Я бросаю беглый взгляд на дверь в ванную — за ней в душевой кабине спрятан роскошный букет. Розы. Их запах просачивается даже сюда. Неожиданно я вспоминаю, как однажды, в припадке свежей ненависти к букетам подарил девушке кактус в горшке. Мы расстались буквально после первого свидания, но, возможно, он до сих пор процветает, мой внезапный колючий презент. Кактусы живучи. Они легко переживают приступы влюбленности и неприязни, им плевать, как вы здороваетесь и прощаетесь, плачете и смеетесь, им просто нужно немного солнца. Или много-много солнца? Я точно не помню. Знаю только, что они способны годами пылиться на каком-нибудь подоконнике или у компа и благоденствовать в безликих офисах с вертикальными, обязательно кремовыми жалюзи и сотней одинаковых корзин для бумаг. Интересно, почему так бывает: я забыл лицо девушки, но не забыл кактус? Как нес его, восхищаясь лаконичностью формы и тем, что колючки, оказывается, растут в строгом порядке!

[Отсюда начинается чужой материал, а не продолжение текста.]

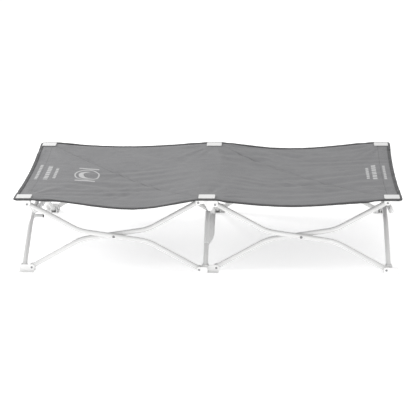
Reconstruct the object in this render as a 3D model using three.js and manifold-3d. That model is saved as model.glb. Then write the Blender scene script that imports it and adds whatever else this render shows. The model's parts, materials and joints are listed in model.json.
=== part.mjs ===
// Low folding cot: a sheet of cloth stretched over six hubs, which stand on six feet.
// Fourteen equal bent tubes join hubs and feet in crossed pairs: two bays along the front,
// two along the back, and three pairs that run from front to back. Millimetres, +Z up,
// +X along the cot, +Y to the back, origin on the floor under the middle.
import * as THREE from "three";
import { mergeVertices } from "three/addons/utils/BufferGeometryUtils.js";
import Module from "manifold-3d";

const wasm = await Module();
wasm.setup();

// Driving dimensions
const LENGTH = 1220; // cloth, along X
const WIDTH = 610; // cloth, along Y
const FOOT_PIVOT_Z = 14; // height of the lower pivots
const RISE = 220; // from a lower pivot to the upper one
const HUB_DROP = 14.5; // from the cloth's underside down to an upper pivot
const SPAN = 539; // from pivot to pivot of a tube, level
const GAP = 0.3; // between pieces that touch
const BITE = 1; // how far joined or cut shapes run into each other
const ARC_STEPS = 3;
const MERGE_WITHIN = 1e-3;

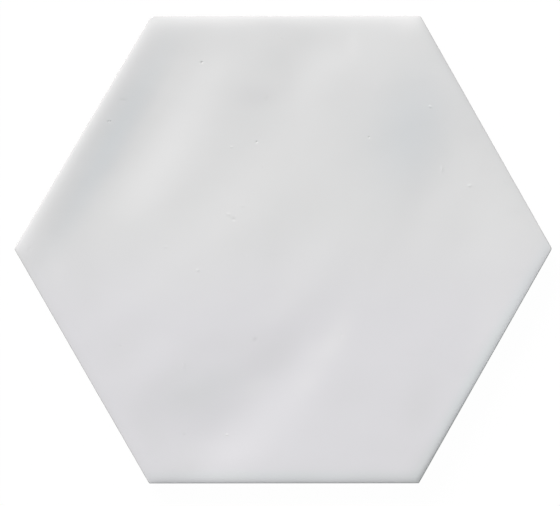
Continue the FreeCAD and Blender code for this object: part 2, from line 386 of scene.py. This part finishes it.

Я не забыл кактус и сейчас мог бы написать о его жизни захватывающую историю! Потому как романисты не помнят девушек, которые умеют здороваться и прощаться. Им интереснее кактусы… Выходит, Кира кактус?! Да, неожиданно… но логично! Она вполне колючая и самостоятельная. Ну а я сказочник. Который идет налево — песнь заводит… Однако, сколько ни ходи налево, в итоге все равно движешься по кругу. И я до сих пор сижу на цепи у собственного дуба — неизлечимой графомании. Сижу и от скуки сочиняю, и рассказываю, и повествую… круг за кругом. Год за годом. Трачу собственную, настоящую жизнь на выдуманную, иллюзорную, призрачную имитацию. В то время когда мой собственный роман с жизнью сходит на нет…
«Стасов, пойми, тебе скоро полтинник! — восклицаю я не вслух, но яростно. — И кем ты стал?»
Мне нечего на это ответить. Потому что я действительно не знаю, кто я. Мое время ушло, а я остался. Как вечная игла для примуса в отсутствие каких-либо примусов.
Не знаю, до чего еще я бы додумался, но тут стучат: громко, повелительно. Так мог бы стучать кактус.
— Можно? — спрашивает Кира официальным тоном. Прикрывает за собой дверь и только потом улыбается.
— Привет! — говорю я.
— Привет… Ну и денек! Что у тебя случилось?
— Наверное, ничего, — я пожимаю плечами. — Но это и есть самое страшное! Со мной ничего не происходит… но у меня есть для тебя цветы!
Я иду в ванную и возвращаюсь с розами. Запах в комнате становится оглушительным.